Copy each entry as it stands, leaving nothing out.

-- Start of INPUT --

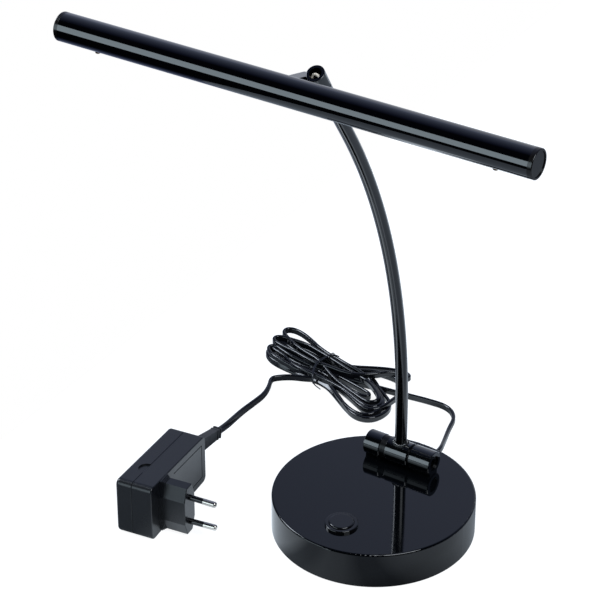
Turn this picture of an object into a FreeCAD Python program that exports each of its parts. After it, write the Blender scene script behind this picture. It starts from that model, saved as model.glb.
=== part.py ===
import FreeCAD, Part
import math
import os

# Piano lamp on a round weighted base.
# A curved arm stands in a friction hinge on the base, and carries a slim tube
# head on a second friction joint.  A two-core lead joins the base to a plug-in
# mains adaptor, with its slack tied in a hank.
# Millimetres.  +Z is up, +X runs along the head, and the front is -Y.
# The origin is the centre of the base on the table.

V = FreeCAD.Vector
X = V(1, 0, 0)
Y = V(0, 1, 0)
Z = V(0, 0, 1)

# Fits
RUN_GAP = 0.05           # radial gap of a turning shaft
SLIDE_GAP = 0.15         # radial gap of the push button
THRUST_GAP = 0.1         # end gap between faces that turn past each other
HOLE_GAP = 0.15          # radial gap of a screw or a barrel in its hole
LOOSE_GAP = 0.3          # gap round pieces that only lie in a housing
TOUCH = 1e-6             # lengths below this count as none

# Base
BASE_D = 130.0
BASE_TOP = 25.3          # height of the top face
COVER_WALL = 1.8
COVER_ROOF = 2.4
TOP_EDGE_R = 1.2
RIM_LIFT = 0.8           # the cover's rim hangs clear of the table
PAD_INSET = 4.5          # pad's edge inside the cover's
PAD_T = 1.6
PAD_EDGE = 0.3
PLATE_T = 1.5
WEIGHT_T = 12.0
WEIGHT_MARGIN = 4.0      # between the weight and the cover's wall
STUD_COUNT = 4
STUD_INSET = 15.0        # stud's centre inside the cover's edge
STUD_START = 45.0        # angle of the first stud, degrees
STUD_D = 8.0
PLATE_SCREW_D = 3.0
PLATE_SCREW_HEAD_D = 5.8
PLATE_SCREW_L = 12.0

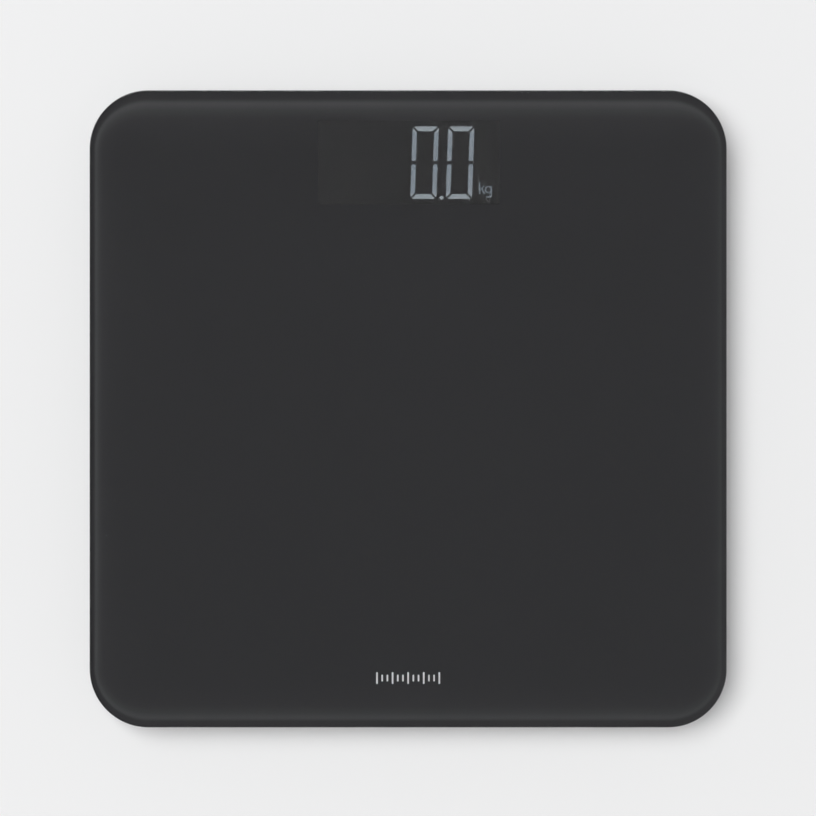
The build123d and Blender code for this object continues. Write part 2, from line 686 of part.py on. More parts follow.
for corner in CORNERS:
    with BuildPart() as foot_pad:
        with BuildSketch(corner_plane(corner, 0)):
            Circle(PAD_RADIUS)
        extrude(amount=PAD_THICK)
        fillet(foot_pad.edges().group_by(Axis.Z)[0], PAD_THICK / 3)
        for ring in PAD_RINGS:
            with BuildSketch(corner_plane(corner, 0)):
                Circle(PAD_RADIUS * ring + PAD_GROOVE)
                Circle(PAD_RADIUS * ring - PAD_GROOVE, mode=Mode.SUBTRACT)
            extrude(amount=PAD_GROOVE, mode=Mode.SUBTRACT)
    foot_pad.part.label = f"foot_pad_{corner}"
    export_step(foot_pad.part, f"parts/foot_pad_{corner}.step")

    with BuildPart() as foot_shoe:
        with BuildSketch(corner_plane(corner, SHOE_BOTTOM)):
            Circle(SHOE_RADIUS)
        extrude(amount=FLANGE_TOP - SHOE_BOTTOM)
        fillet(foot_shoe.edges().group_by(Axis.Z)[0], PAD_SEAT / 2)
        with BuildSketch(corner_plane(corner, FLANGE_BOTTOM)):
            Circle(SHOE_FLANGE_RADIUS)
        extrude(amount=FLANGE_TOP - FLANGE_BOTTOM)
        with BuildSketch(corner_plane(corner, SHOE_BOTTOM)):
            Circle(PAD_RADIUS + PAD_SEAT / 4)
        extrude(amount=PAD_SEAT, mode=Mode.SUBTRACT)
        with BuildSketch(corner_plane(corner, SHOE_DECK)):
            Circle(SHOE_RADIUS - SHOE_WALL)
        extrude(amount=FLANGE_TOP - SHOE_DECK, mode=Mode.SUBTRACT)
        with BuildSketch(corner_plane(corner, SHOE_DECK)):
            with PolarLocations((SHOE_RADIUS - SHOE_WALL) / 2, SHOE_RIBS):
                Rectangle(SHOE_RADIUS - SHOE_WALL, SHOE_WALL)
        extrude(amount=FLANGE_TOP - SHOE_DECK)
        with BuildSketch(corner_plane(corner, SHOE_DECK)):
            Circle(BOSS_RADIUS)
        extrude(amount=CELL_BOTTOM - SHOE_DECK)
    foot_shoe.part.label = f"foot_shoe_{corner}"
    export_step(foot_shoe.part, f"parts/foot_shoe_{corner}.step")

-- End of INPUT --

## FINAL RESULT
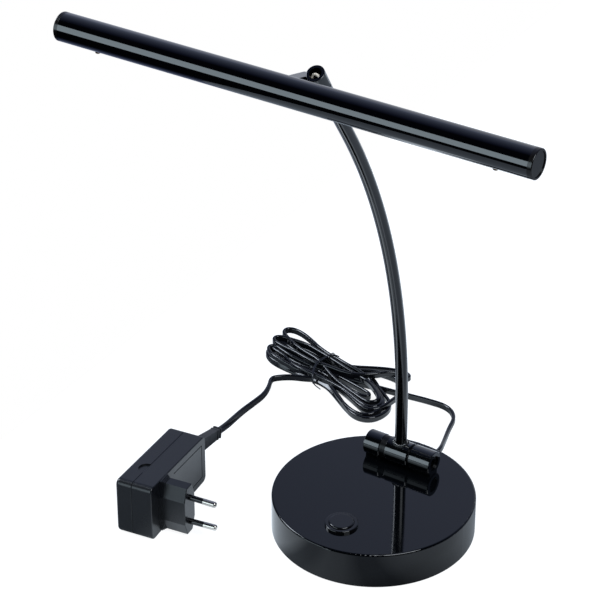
Turn this picture of an object into a FreeCAD Python program that exports each of its parts. After it, write the Blender scene script behind this picture. It starts from that model, saved as model.glb.
=== part.py ===
import FreeCAD, Part
import math
import os

# Piano lamp on a round weighted base.
# A curved arm stands in a friction hinge on the base, and carries a slim tube
# head on a second friction joint.  A two-core lead joins the base to a plug-in
# mains adaptor, with its slack tied in a hank.
# Millimetres.  +Z is up, +X runs along the head, and the front is -Y.
# The origin is the centre of the base on the table.

V = FreeCAD.Vector
X = V(1, 0, 0)
Y = V(0, 1, 0)
Z = V(0, 0, 1)

# Fits
RUN_GAP = 0.05           # radial gap of a turning shaft
SLIDE_GAP = 0.15         # radial gap of the push button
THRUST_GAP = 0.1         # end gap between faces that turn past each other
HOLE_GAP = 0.15          # radial gap of a screw or a barrel in its hole
LOOSE_GAP = 0.3          # gap round pieces that only lie in a housing
TOUCH = 1e-6             # lengths below this count as none

# Base
BASE_D = 130.0
BASE_TOP = 25.3          # height of the top face
COVER_WALL = 1.8
COVER_ROOF = 2.4
TOP_EDGE_R = 1.2
RIM_LIFT = 0.8           # the cover's rim hangs clear of the table
PAD_INSET = 4.5          # pad's edge inside the cover's
PAD_T = 1.6
PAD_EDGE = 0.3
PLATE_T = 1.5
WEIGHT_T = 12.0
WEIGHT_MARGIN = 4.0      # between the weight and the cover's wall
STUD_COUNT = 4
STUD_INSET = 15.0        # stud's centre inside the cover's edge
STUD_START = 45.0        # angle of the first stud, degrees
STUD_D = 8.0
PLATE_SCREW_D = 3.0
PLATE_SCREW_HEAD_D = 5.8
PLATE_SCREW_L = 12.0

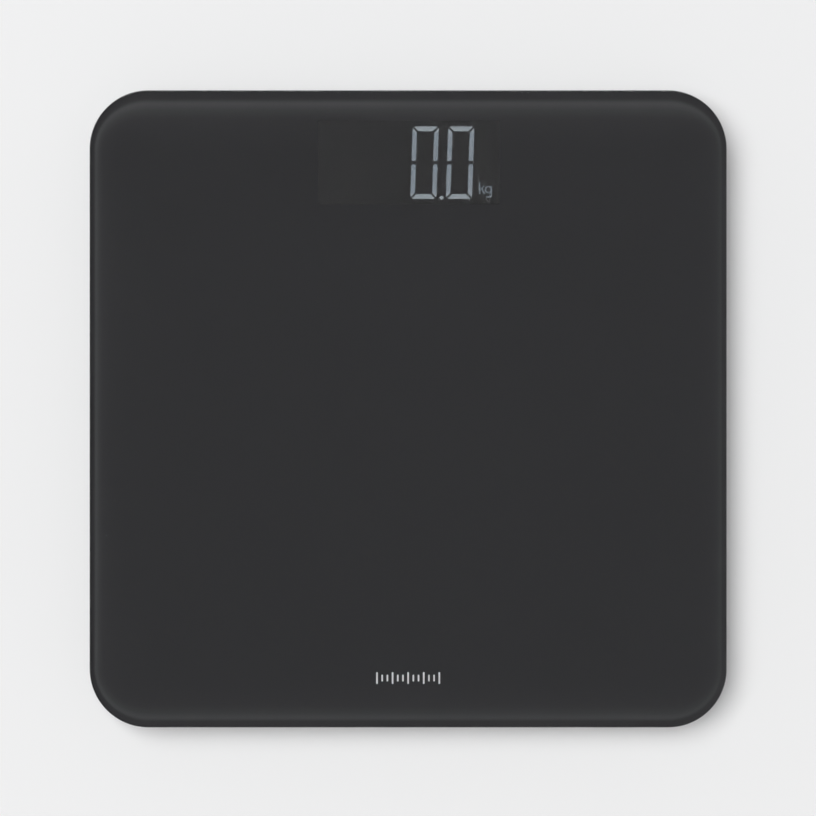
The build123d and Blender code for this object continues. Write part 2, from line 686 of part.py on. More parts follow.
for corner in CORNERS:
    with BuildPart() as foot_pad:
        with BuildSketch(corner_plane(corner, 0)):
            Circle(PAD_RADIUS)
        extrude(amount=PAD_THICK)
        fillet(foot_pad.edges().group_by(Axis.Z)[0], PAD_THICK / 3)
        for ring in PAD_RINGS:
            with BuildSketch(corner_plane(corner, 0)):
                Circle(PAD_RADIUS * ring + PAD_GROOVE)
                Circle(PAD_RADIUS * ring - PAD_GROOVE, mode=Mode.SUBTRACT)
            extrude(amount=PAD_GROOVE, mode=Mode.SUBTRACT)
    foot_pad.part.label = f"foot_pad_{corner}"
    export_step(foot_pad.part, f"parts/foot_pad_{corner}.step")

    with BuildPart() as foot_shoe:
        with BuildSketch(corner_plane(corner, SHOE_BOTTOM)):
            Circle(SHOE_RADIUS)
        extrude(amount=FLANGE_TOP - SHOE_BOTTOM)
        fillet(foot_shoe.edges().group_by(Axis.Z)[0], PAD_SEAT / 2)
        with BuildSketch(corner_plane(corner, FLANGE_BOTTOM)):
            Circle(SHOE_FLANGE_RADIUS)
        extrude(amount=FLANGE_TOP - FLANGE_BOTTOM)
        with BuildSketch(corner_plane(corner, SHOE_BOTTOM)):
            Circle(PAD_RADIUS + PAD_SEAT / 4)
        extrude(amount=PAD_SEAT, mode=Mode.SUBTRACT)
        with BuildSketch(corner_plane(corner, SHOE_DECK)):
            Circle(SHOE_RADIUS - SHOE_WALL)
        extrude(amount=FLANGE_TOP - SHOE_DECK, mode=Mode.SUBTRACT)
        with BuildSketch(corner_plane(corner, SHOE_DECK)):
            with PolarLocations((SHOE_RADIUS - SHOE_WALL) / 2, SHOE_RIBS):
                Rectangle(SHOE_RADIUS - SHOE_WALL, SHOE_WALL)
        extrude(amount=FLANGE_TOP - SHOE_DECK)
        with BuildSketch(corner_plane(corner, SHOE_DECK)):
            Circle(BOSS_RADIUS)
        extrude(amount=CELL_BOTTOM - SHOE_DECK)
    foot_shoe.part.label = f"foot_shoe_{corner}"
    export_step(foot_shoe.part, f"parts/foot_shoe_{corner}.step")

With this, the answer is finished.